The lack of any differences between gap and sub-canopy wind speeds was interesting and appears to conflict with previous findings that suggest that gaps can create turbulence that may damage surrounding trees, especially where very dense stands are concerned (Aussenac 2000). Within the study site used, the paucity of the understorey and therefore the lack of barriers to air movement within the sub-canopy, combined with the presence of large trunks and branches of windthrown trees that remained in all of the gaps studied, may explain the similarities between gap and sub-canopy windspeeds. Our results indicated that wind speed tended to be strongest during daylight hours within gaps and the sub-canopy, peaking between noon and late afternoon (between 1200 and 1600 hours). Other studies have also found higher windspeeds within forests during the daytime than at night (Morecroft et al. 1998). This may result from convective forces induced by solar radiation within gaps leading to air mixing between gaps and sub-canopy and thus higher daytime windspeeds (Scharenbroch and Bockheim 2007). The increase in the difference between day and night-time windspeeds with gap size, corresponds to an increase in solar radiation and maximum daily air and soil temperature with gap size, and this appears to support the idea of radiation-induced convective forces developing within gaps and increasing with gap size. Such diurnal differences in wind speed have a number of implications, for example, in creating different microhabitat conditions, temporally. Faunal species that have specific diurnal behavioural patterns may use different components of the forest canopy and gap mosaic for different activities, such as foraging and roosting, at different times during the diurnal cycle. Consequently, the link between gap spatial properties and microclimate temporal properties may have important implications for habitat and species diversity within forests.

Conclusion

In this temperate broadleaved deciduous forest, gap size has a strong influence on some of the microclimate variables investigated. As expected, solar radiation, air temperature, soil temperature and soil water content increased significantly with gap size. The diurnal patterns of solar radiation within gaps varied considerably between overcast and clear-skies conditions, while soil temperature in gaps was consistently higher than in the sub-canopy, whereas air temperature within gaps was higher than the sub-canopy during the day time but lower at night time. However, relative humidity was consistently lower in gaps than in the sub-canopy but did not vary with gap size. We suggest that variations in wind speed could not be explained by the presence or size of gaps and that this variable appears to have a more complex response to forest structure than the other microclimatic variables. However, there were systematic diurnal variations in wind speed and the difference between day and night time wind speed increased with gap size.

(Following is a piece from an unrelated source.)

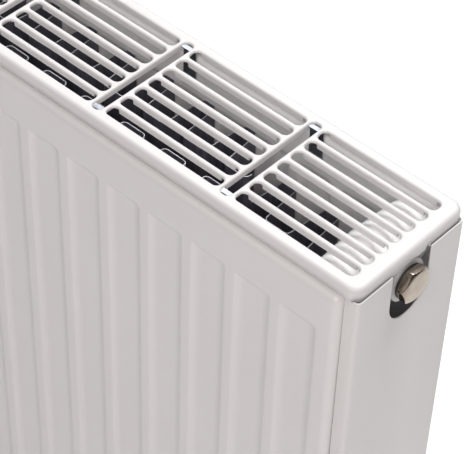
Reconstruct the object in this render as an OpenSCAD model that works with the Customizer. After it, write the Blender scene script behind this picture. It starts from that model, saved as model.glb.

This study has provided some useful evidence concerning the effects of gap size on microclimates and soil water balance in a temperate broadleaved deciduous forest, and this knowledge is valuable for assessing the implications of gap creation for forest ecosystem functioning and regeneration. In particular, combining our findings with measures of the size and spatial distribution of gaps within forests, e.g. as monitored using remote sensing techniques (e.g. Koukoulas and Blackburn 2004, 2005), will enable us to construct a comprehensive understanding of the spatial and temporal dynamics of microclimates across entire forest stands. Such approaches should allow us to assess the implications for forests in terms of abiotic dynamics and consequently the biotic response following the creation of natural or anthropogenic gaps. This will more fully inform management decisions regarding the creation of new gaps through tree removal or coppicing and the maintenance of gaps using practices such as conservation grazing, to create habitat diversity and promote regeneration. Such management practices are increasingly being undertaken in temperate forests. There is considerable potential for linking approaches based on field data, modelling and remote sensing techniques in order to contribute to the development of management strategies, and this will be the focus of our future work.